“Home Bidders Get Personal”

Business

5 minute read

November 2, 2009

Here’s a great article in Saturday’s Toronto Star that explains a new trend among buyers who find themselves in multiple offer situations.

Try and differentiate yourself from the pack.  Maybe the sellers will respond favorably?

happyfamily.jpg

Home bidders get personal: ‘Our baby loves your house’

October 31, 2009 Tony Wong
BUSINESS REPORTER 

When Amanda Cohen and Noah Segal received multiple offers on their semi-detached downtown Toronto home Sunday, one stood out. Along with a written bid, the potential buyers included a video presentation with a unique message.

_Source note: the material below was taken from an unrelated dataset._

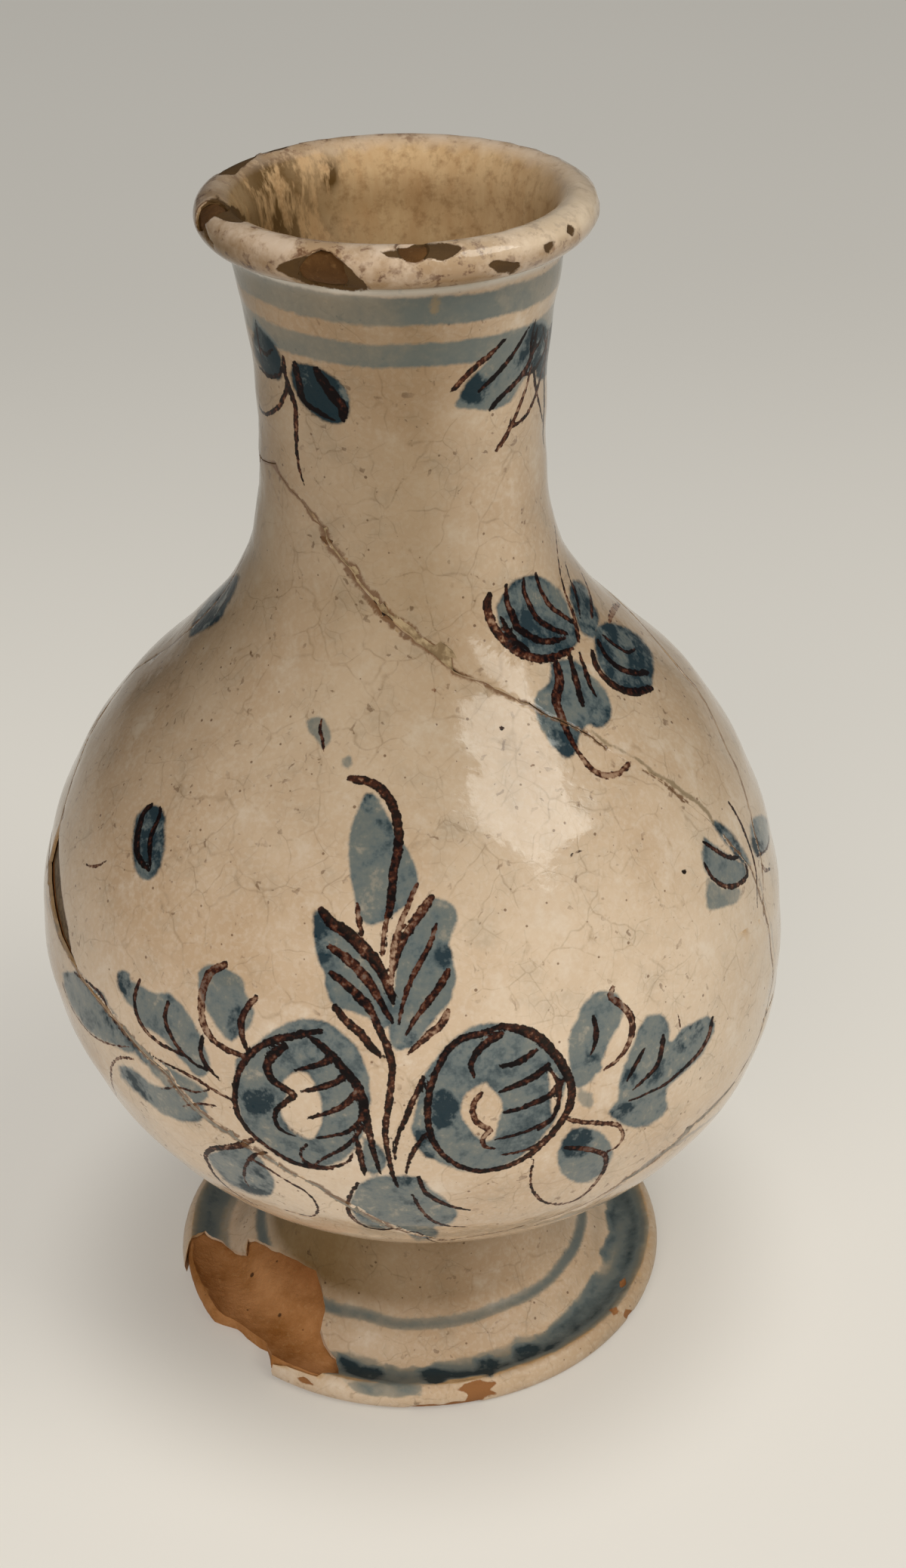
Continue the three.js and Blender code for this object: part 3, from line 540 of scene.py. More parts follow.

“They showed their baby ‘signing’ the offer and told us how much they loved our place,” says Cohen. “I thought it was brilliant. We were really moved.”

Chocolates. Maple Leafs tickets. Handwritten notes and personalized videos. Bidding wars for Toronto real estate are once again percolating, with desperate buyers trying to make an impression however they can. The phenomenon, say real estate insiders, speaks volumes about the city’s housing market.

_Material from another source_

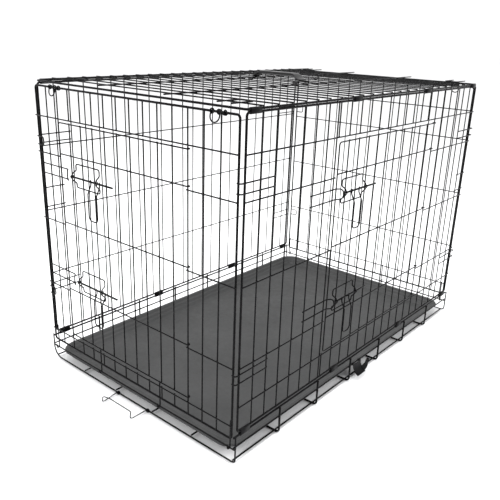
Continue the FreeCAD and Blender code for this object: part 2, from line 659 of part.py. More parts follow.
def bolt_set(prefix, panel, stile, side, eyes, legs, tongue_at, rod_ends, tip):
    """Guides on the door, keepers on the panel and one sliding bolt at each height.

    Distances are measured from the latch stile into the door; side is +1 or -1 along the panel.
    """
    stile_at = num(stile)
    bar_size = num(BAR)

    def at(distance, outward, height):
        return point(panel(repr(stile_at + side * distance), "(%r)" % outward, repr(height)))

    guides = []
    keepers = []
    behind = num(DOOR_UPRIGHT) - 2 * bar_size
    rod_out = num(BOLT)
    keep_out = num(KEEPER)
    tongue_out = num(TONGUE)
    grip_out = tongue_out + 8.0
    tip_out = rod_out + num("Sizes.bolt_radius + Sizes.gap + 0.15") + bar_size
    for tag, level in (("upper", num("Sizes.bolt_high")), ("lower", num("Sizes.bolt_low"))):
        for sign, peak, name in ((1, 26.0, "top"), (-1, 22.0, "under")):
            path = [at(eyes[0], rod_out, level + sign * 4.5), at(eyes[0], rod_out, level + sign * 6.5),
                    at(legs[0], behind, level + sign * 12.5), at(legs[0], behind, level + sign * peak),
                    at(legs[1], behind, level + sign * peak), at(legs[1], behind, level + sign * 12.5),
                    at(eyes[1], rod_out, level + sign * 6.5), at(eyes[1], rod_out, level + sign * 4.5)]
            guides.append(bent("%s_%s_%s" % (prefix, tag, name), rounded_path(path, 2.5), BAR, split=True))
        for number, eye in enumerate(eyes):
            centre = at(eye, rod_out, level)
            axis = (at(eye + 1, rod_out, level) - centre).normalize()
            feature = doc.addObject("Part::Feature", "%s_%s_eye_%d" % (prefix, tag, number))
            feature.Shape = ring(centre, axis, 3.3, 1.0)
            guides.append(feature)
        top = level + 10.5
        low = level - 10.5
        path = [at(-76, keep_out, top), at(tip - 13, keep_out, top), at(tip, tip_out, top),
                at(tip, tip_out, low), at(tip - 13, keep_out, low), at(-76, keep_out, low)]
        keepers.append(bent("%s_%s_keeper" % (prefix, tag), rounded_path(path, 8.5), BAR, split=True))
        rod_start = at(rod_ends[0], rod_out, level)
        rod_stop = at(rod_ends[1], rod_out, level)
        run = (rod_stop - rod_start).Length
        rod = doc.addObject("Part::Feature", "%s_%s_rod" % (prefix, tag))
        rod.Shape = Part.makeCylinder(num("Sizes.bolt_radius"), run, rod_start, rod_stop - rod_start)
        path = []
        for leg, heights in ((tongue_at[0], (5.5, -5.0, -21.0, -75.0)), (tongue_at[1], (-75.0, -21.0, -5.0, 5.5))):
            for height in heights:
                outward = tongue_out if height > -10.0 else grip_out
                path.append(at(leg, outward, level + height))
        tongue = bent("%s_%s_tongue" % (prefix, tag), rounded_path(path, 9.0), BAR, split=True)
        group("%s_bolt_%s" % (prefix, tag), [rod, tongue])
    group(prefix + "_door_guides", guides)
    return keepers


first_bay = num(side_bar(8)) - num("Sizes.front_free")
front_eyes = (first_bay - 2.6, first_bay + 2 * num(SIDE_PITCH) - 2.6)
front_keepers = bolt_set("front", near, "Sizes.front_free", 1, front_eyes, (29.2, 106.3), (52.0, 79.0),
                         (26.0, 150.0), 20.5)
group("near_side_keepers", front_keepers)
left_eyes = (38.5, 118.0)
left_keepers = bolt_set("left", left, "Sizes.left_free", -1, left_eyes, (44.2, 120.0), (105.0, 132.5),
                        (33.6, 168.0), 28.0)
group("left_end_keepers", left_keepers)


# ---------------------------------------------------------------- end panels
end_near = "Sizes.end_inset"
end_far = "(Sizes.width - Sizes.end_inset)"
end_row_start = "(Sizes.end_inset - Sizes.rail_radius)"
end_row_stop = "(Sizes.width - Sizes.end_inset + Sizes.rail_radius)"
end_low_stop = "Sizes.end_low + Sizes.rail_radius"
end_top_stop = "Sizes.end_top - Sizes.rail_radius"


def end_panel(prefix, panel, full_bars, stub_bars):
    corners = [panel(end_near, "0", "Sizes.end_low"), panel(end_far, "0", "Sizes.end_low"),
               panel(end_far, "0", "Sizes.end_top"), panel(end_near, "0", "Sizes.end_top")]
    group(prefix + "_frame", [frame_loop(prefix + "_loop", corners)])
    whole = [end_bar(i) for i in full_bars]
    group(prefix + "_uprights", uprights(prefix + "_up", panel, whole, end_low_stop, end_top_stop))
    if stub_bars:
        short = [end_bar(i) for i in stub_bars]
        stubs = uprights(prefix + "_over", panel, short, "Sizes.lintel - Sizes.bar_radius", end_top_stop)
        stubs += uprights(prefix + "_under", panel, short, end_low_stop, "Sizes.end_sill + Sizes.bar_radius")
        group(prefix + "_stubs", stubs)
    wires = rows(prefix + "_full", panel, "y", ["Sizes.lintel", "Sizes.end_sill"], end_row_start, end_row_stop)
    if stub_bars:
        jamb = end_bar(stub_bars[-1] + 1)
        wires += rows(prefix + "_a", panel, "y", panel_rows, end_row_start, "%s + Sizes.bar_radius" % left_hinge)
        wires += rows(prefix + "_b", panel, "y", panel_rows, "%s - Sizes.bar_radius" % jamb, end_row_stop)
    else:
        wires += rows(prefix + "_row", panel, "y", panel_rows, end_row_start, end_row_stop)
    group(prefix + "_rows", wires)
    loops = []
    reach = num(ROW)
    pivot = num("Sizes.end_pivot")
    for number, along in enumerate((17.0, 208.0, 400.0, 563.0)):
        top = point(panel(repr(along), "(%r)" % -reach, "88"))
        low = point(panel(repr(along), "(%r)" % -reach, repr(pivot)))
        centre = point(panel(repr(along), "0", repr(pivot)))
        axis = (low - centre).cross(V(0, 0, -1))
        hook = curl(low, centre, axis, 180.0)
        back = point(panel(repr(along), "(%r)" % reach, repr(pivot)))
        tip = Part.LineSegment(back, back + V(0, 0, 6)).toShape()
        edges = [Part.LineSegment(top, low).toShape(), hook, tip]
        loops.append(bent("%s_loop_%d" % (prefix, number), edges, BAR))
    group(prefix + "_hinge_loops", loops)
    tips = []
    for high, low in ((529.0, 512.0), (188.0, 171.0)):
        path = [point(panel("570.4", ROW, high)), point(panel("549", ROW, high)),
                point(panel("549", ROW, low)), point(panel("570.4", ROW, low))]
        tips.append(bent("%s_corner_%d" % (prefix, high), rounded_path(path, 4.0), BAR, split=True))
    group(prefix + "_corner_loops", tips)


end_panel("left_end", left, (1, 2, 3, 13, 14), tuple(range(4, 13)))
end_panel("right_end", right, tuple(range(1, 15)), ())

latch_ring = num("Sizes.rail_radius + Sizes.gap + Sizes.latch_radius")
latch_wire = num("Sizes.latch_radius")
end_top = num("Sizes.end_top")
lean = math.radians(12.0)


def top_latch(name, panel, coil, first, last):
    """Ring hanging from the end's top rail between two coils, linked to a third small coil."""

    def at(along, outward, drop):
        return point(panel(repr(along), "(%r)" % outward, repr(end_top - drop)))

    def hang(along, reach):
        return at(along, reach * math.sin(lean), reach * math.cos(lean))

    reach = (last - first) / 2
    middle = (first + last) / 2
    edges = [Part.LineSegment(hang(first, latch_ring), hang(first, 7.0)).toShape(),
             Part.Arc(hang(first, 7.0), hang(middle, 7.0 + reach), hang(last, 7.0)).toShape(),
             Part.LineSegment(hang(last, 7.0), hang(last, latch_ring)).toShape()]
    shape = sweep(edges, latch_wire)
    pitch = 2 * latch_wire
    for along in (coil, coil + pitch, first, first + pitch, last - pitch, last):
        shape = shape.fuse(ring(at(along, 0, 0), V(0, 1, 0), latch_ring, latch_wire))
    link = Part.makeCylinder(latch_wire, first - coil - pitch, at(coil + pitch, latch_ring, 0), V(0, 1, 0))
    feature = doc.addObject("Part::Feature", name)
    feature.Shape = shape.fuse(link)
    feature.Label = name
    NODES.append(feature)


for prefix, panel in (("left_end", left), ("right_end", right)):
    top_latch(prefix + "_latch_near", panel, 41.0, 52.0, 72.0)
    top_latch(prefix + "_latch_far", panel, 486.0, 498.0, 518.0)

doc.recompute()

for obj in doc.Objects:
    if "Invalid" in obj.State or "Error" in obj.State:
        raise RuntimeError("%s failed: %s" % (obj.Name, obj.State))
for node in NODES:
    if node.Shape.isNull() or not node.Shape.isValid():
        raise RuntimeError("%s has no valid shape" % node.Label)
    if node.Shape.Volume <= 0 or not node.Shape.Solids:
        raise RuntimeError("%s holds no solid" % node.Label)

os.makedirs("parts", exist_ok=True)
for node in NODES:
    node.Shape.exportStep("parts/%s.step" % node.Label)
print("%d nodes, %d solids" % (len(NODES), sum(len(node.Shape.Solids) for node in NODES)))
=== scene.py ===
import json
import math
import random

import bmesh
import bpy
from mathutils import Matrix, Quaternion, Vector

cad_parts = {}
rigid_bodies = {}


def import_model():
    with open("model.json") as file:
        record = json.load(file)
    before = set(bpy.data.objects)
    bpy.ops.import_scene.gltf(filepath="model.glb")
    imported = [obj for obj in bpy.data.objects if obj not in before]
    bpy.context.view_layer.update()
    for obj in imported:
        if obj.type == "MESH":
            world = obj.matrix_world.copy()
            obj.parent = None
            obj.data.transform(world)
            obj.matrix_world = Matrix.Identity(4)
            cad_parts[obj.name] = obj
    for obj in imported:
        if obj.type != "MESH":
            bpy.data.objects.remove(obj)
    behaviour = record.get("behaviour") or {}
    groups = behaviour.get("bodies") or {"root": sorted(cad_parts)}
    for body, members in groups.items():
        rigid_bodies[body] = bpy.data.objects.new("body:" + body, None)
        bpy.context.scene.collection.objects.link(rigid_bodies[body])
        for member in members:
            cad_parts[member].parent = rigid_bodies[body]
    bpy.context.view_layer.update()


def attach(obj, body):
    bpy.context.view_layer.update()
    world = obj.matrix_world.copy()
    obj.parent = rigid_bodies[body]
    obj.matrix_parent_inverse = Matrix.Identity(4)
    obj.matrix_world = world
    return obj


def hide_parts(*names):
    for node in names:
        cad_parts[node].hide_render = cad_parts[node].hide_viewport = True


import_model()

# ------------------------------------------------------------------ sizes, millimetres
# Lengths run from the left end, the near side and the ground.
LENGTH = 914.0
WIDTH = 580.0
BAR = 1.35
BORDER = 1.35
GUIDE = 1.35
WELD_HEIGHT = 1.1
RAIL = 2.1
HINGE = 1.6
LONG = 1.7
SIDE_INSET = 4.8
POST = 8.0
MESH_INSET = 8.0
END_INSET = 11.0
SIDE_LOW, SIDE_TOP = 66.0, 636.0
END_LOW, END_TOP, END_PIVOT = 53.0, 632.5, 32.5
ROOF = 640.5
LINTEL = 572.5
PANEL_ROWS = (497.0, 352.0, 199.0)
FAR_ROWS = (505.0, 362.0, 213.0)
PITCH = (LENGTH - 2 * MESH_INSET) / 24
END_PITCH = (WIDTH - 2 * END_INSET) / 15
BOLT_LEVELS = {"upper": 462.0, "lower": 231.0}

UPRIGHT = RAIL - BAR
ROW = RAIL + BAR
DOOR_ROW = ROW + 0.3
DOOR_UPRIGHT = UPRIGHT + 0.3
DOOR_BORDER = RAIL + 0.3 + BORDER
KEEPER = RAIL - 3 * BAR
BEHIND = DOOR_UPRIGHT - BAR - GUIDE
BOLT_OUT = RAIL + 0.6 + 2.0
TONGUE_OUT = BOLT_OUT + 2.0 + BAR
GRIP_OUT = TONGUE_OUT + 8.0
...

“People are now making audition tapes begging you to let them buy your house, and by the way, they’d also like to give you more money than you asked for. How outrageous is that?” says Bernard Lang, a Toronto investor in rental properties.

Low interest rates have pushed home sales up 34 per cent from the same time last year. A drought of listings – down 42 per cent – has resulted in multiple offers, with choice properties going for tens of thousands over asking.

That has potential purchasers going to extremes to get attention. Vendors, meanwhile, have the power to decide who gets to move into the neighbourhood. “We were hoping that if it came down to a close bid, it would put us over the top,” says Danielle, who made the video with her husband, Roy. (They didn’t want their last names used.)

In the video, the couple tell Cohen and Segal that they “really love the home” and would take good care of it. They then hold up their 10-month-old baby and pretend to sign an offer. The bid was unsuccessful, but memorable. “It blew me away,” Cohen says.

Danielle and Roy have been looking for a year and knew they had to try to make their offer stand out. “We wanted to differentiate ourselves from the other 500 young couples with kids wanting the same house,” says Danielle.

The concept of putting a face to a bid isn’t so crazy, says professor Alan Middleton, a marketing professor at the Schulich School of Business at York University.

“This is the classic strategy in all selling. Try to develop an emotional connection with the person you’re pitching to. It allows for space in the negotiation, so it becomes something more than price.”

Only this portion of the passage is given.